Godfrey is a son of New Hope. He has been in and out of the family over the past few years for many different reasons, the latest being continual drug use. He has been living in Kampala at a Christian run drug rehabilitation center and has been doing wonderfully, most clearly seen in his renewed heart for God that previously had only been seen in short flashes. Godfrey, along with a few hundred of his brothers and sisters who also grew up at New Hope, returned home to celebrate 20 years of New Hope family. The weekend celebration rejoined and rekindled relationships of all sorts including many who had not seen each other in more than 10 years! And how exciting to find many of those who have been sons and daughters of New Hope coming with their sons and daughters, grandkids of the ministry!

It was exciting to hear the testimonies of those who have been living “outside” for so many years, to hear of God’s faithfulness to all as well as His relentless pursuit of those who left New Hope in a “bad” way, to hear of the fruit that is being born through those who at one time were considered “hopeless” by their families and community, to see the reach of these men and women throughout Uganda and even into Rwanda, and to hear the sons and daughters exhorting their young “brothers and sisters” who are currently at New Hope to follow their true Father and to accept the family that they have here. Powerful.

Isaiah 60:4 came alive for all of us- in fact, Laura Beth could not read it without crying throughout the weekend! It says, "Lift up your eyes all around, and see; they all gather together, they come to you; your sons shall come from afar and your daughters shall be carried on the arm."

The weekend was also a fun time together, as Saturday was filled with foot races, sack races, races with bottles on the head, bike races, and football (soccer) matches (of course, the current kids defeated the “old boys” as well as the staff!). One of the highlights was Saturday night at the bonfire when those who had returned gave testimonies about their lives and their time at New Hope, honoring their fathers (Uncle Jay Dangers and Uncle Jonnes Bakimi) and giving Glory to God. Sunday was our day of Thanksgiving, complete with the family march around the circle with banners flying and branches waving, and then a five hour church service filled with singing, thanksgiving, and testimonies! Yes…5 hours! (and I wasn’t even tired afterwards! Yes, I’m becoming Ugandan : ). We then had a gigantic community meal for the over 1,500 people present! You should have seen the lines for the food!
Mukama Awebwe Ekitibwa (To God be the Glory)
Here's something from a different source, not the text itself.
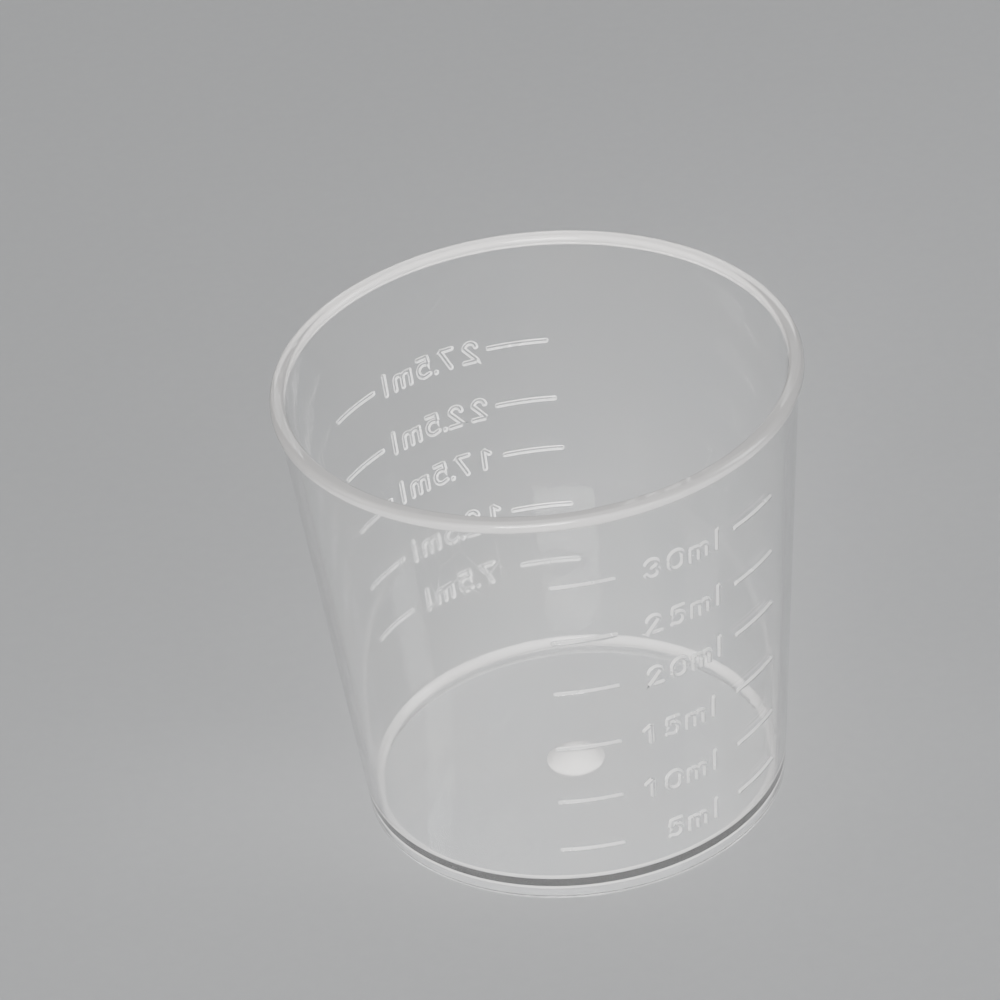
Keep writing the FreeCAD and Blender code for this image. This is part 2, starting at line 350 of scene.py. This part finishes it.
def cup_section():
    """Section of the moulding from the axis underneath, round the outside, to the axis inside: its points
    and normals, and the two indices between which it is the outside of the wall."""
    top, rim_bottom = SIZE["top"], SIZE["rim_bottom"]
    floor_bottom, floor_top = SIZE["floor_bottom"], SIZE["floor_top"]
    dome_radius, dome_top = SIZE["dome_radius"], SIZE["dome_top"]
    thickness = floor_top - floor_bottom
    under = dome_corners(dome_radius - thickness / 2, floor_bottom, dome_top - thickness)
    inside = dome_corners(dome_radius, floor_top, dome_top)
    inner_foot = SIZE["foot_radius"] - WALL_THICKNESS
    corners = list(reversed(under[1:])) + [
        (*under[0][:2], DOME_EDGE_ROUND),
        (inner_foot + SIZE["slope"] * floor_bottom, floor_bottom, FOOT_CORNER_ROUND),
        (inner_foot, 0.0, EDGE_ROUND),
        (SIZE["foot_radius"], 0.0, EDGE_ROUND),
    ]
    wall_corner = len(corners)
    corners += [
        (wall_radius(rim_bottom), rim_bottom, BEAD_CORNER_ROUND),
        (SIZE["rim_radius"], rim_bottom, BEAD_LOWER_ROUND),
        (SIZE["rim_radius"], top, BEAD_UPPER_ROUND),
        (wall_radius(rim_bottom) - WALL_THICKNESS, top, MOUTH_ROUND),
        (wall_radius(floor_top) - WALL_THICKNESS, floor_top, CORNER_ROUND),
        (*inside[0][:2], DOME_EDGE_ROUND),
    ] + inside[1:]
    points, normals, starts = rounded_section(corners)
    return points, normals, (starts[wall_corner] - 1, starts[wall_corner])


def polar(radius, azimuth, height):
    """Points, or directions, at azimuths round the Z axis."""
    return np.stack([radius * np.cos(azimuth), radius * np.sin(azimuth), height + 0 * azimuth], axis=1)


def graduations():
    """Each mark as its azimuth, height and centre lines."""
    marks = []
    for azimuth, steps in ((WHOLE_STEPS_AZIMUTH, WHOLE_STEPS), (HALF_STEPS_AZIMUTH, HALF_STEPS)):
        for volume, last_letter in steps:
            low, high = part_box("ticks_" + volume.replace(".", "_") + "ml")
            strokes = dash_strokes() + figure_strokes(volume + "ml", last_letter)
            marks.append((azimuth, (low.z + high.z) / 2, strokes))
    return marks


def relief(azimuths, heights, marks):
    """Height of the raised marks at points of the wall."""
    rise = np.zeros(len(azimuths))
    for azimuth, row, strokes in marks:
        turn = (azimuths - azimuth + math.pi) % (2 * math.pi) - math.pi
        local = np.stack([turn * wall_radius(row), heights - row], axis=1)
        rise = np.maximum(rise, rise_at(distance_to(strokes, local)))
    return rise


def spread_out(points, gap):
    """The points, less each one that lies within gap of one kept before it."""
    kept = {}
    for point in points:
        cell = (math.floor(point[0] / gap), math.floor(point[1] / gap))
        around = ((cell[0] + i, cell[1] + j) for i in (-1, 0, 1) for j in (-1, 0, 1))
        if all(math.dist(point, kept[near]) > gap for near in around if near in kept):
            kept[cell] = tuple(point)
    return np.array(list(kept.values()))


def wall_patch(low_height, high_height, marks):
    """Triangles of the outside of the wall, unrolled: (azimuth, height) points that follow the strokes,
    and a plain grid between them. The first and last columns are the same line of the wall."""
    rows = np.linspace(low_height, high_height, WALL_ROWS)
    azimuths = SEAM_AZIMUTH + np.linspace(0, 2 * math.pi, COLUMNS + 1)
    grid = np.array([(azimuth, height) for height in rows for azimuth in azimuths])
    followers = []
    for azimuth, row, strokes in marks:
        line = spread_out(np.concatenate([contour_points(stroke) for stroke in strokes]), CONTOUR_GAP)
        turn = (azimuth - SEAM_AZIMUTH + line[:, 0] / wall_radius(row)) % (2 * math.pi)
        followers.append(np.stack([SEAM_AZIMUTH + turn, row + line[:, 1]], axis=1))
    inner = (grid[:, 1] > low_height) & (grid[:, 1] < high_height)
    inner &= (grid[:, 0] > azimuths[0]) & (grid[:, 0] < azimuths[-1])
    clear = np.ones(len(grid), bool)
    scale = np.array([wall_radius((low_height + high_height) / 2), 1.0])
    for azimuth, row, strokes in marks:
        turn = (grid[:, 0] - azimuth + math.pi) % (2 * math.pi) - math.pi
        local = np.stack([turn * wall_radius(row), grid[:, 1] - row], axis=1)
        clear &= distance_to(strokes, local) > CLEAR_SHARE * STROKE_HALF_WIDTH
    points = np.concatenate([grid[clear | ~inner], *followers])
    flat = [Vector(point) for point in points * scale / MM]
    whole_area, tolerance = 0, 1e-6
    made = geometry.delaunay_2d_cdt(flat, [], [], whole_area, tolerance, True)
    triangles, sources = made[2], made[3]
    return points[[source[0] for source in sources]], triangles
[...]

Please continue to pray for the ministry of New Hope Uganda and for the sons and daughters that are currently here as well as those who are now grown and living out on their own. Pray that the love of the Father, the true Father of the fatherless, would melt and bind up the brokenhearted in our midst, that the Gospel would penetrate hearts, that fatherhood and motherhood would be received, that family would be established, and that God would make His Name known in Uganda through those He has entrusted to us here at New Hope. Please also pray for our next site of ministry in Kumi that will focus on children who have been recovered from the fighting in the North, those who have been abducted by Koni and the LRA and recovered from the fighting. Also pray for our coming Manhood and Womanhood camp on Lake Victoria that will be a place for discipleship and retreats for our children as well as others from around Uganda, as we are still trying to secure the land so that we can begin building there and developing the site.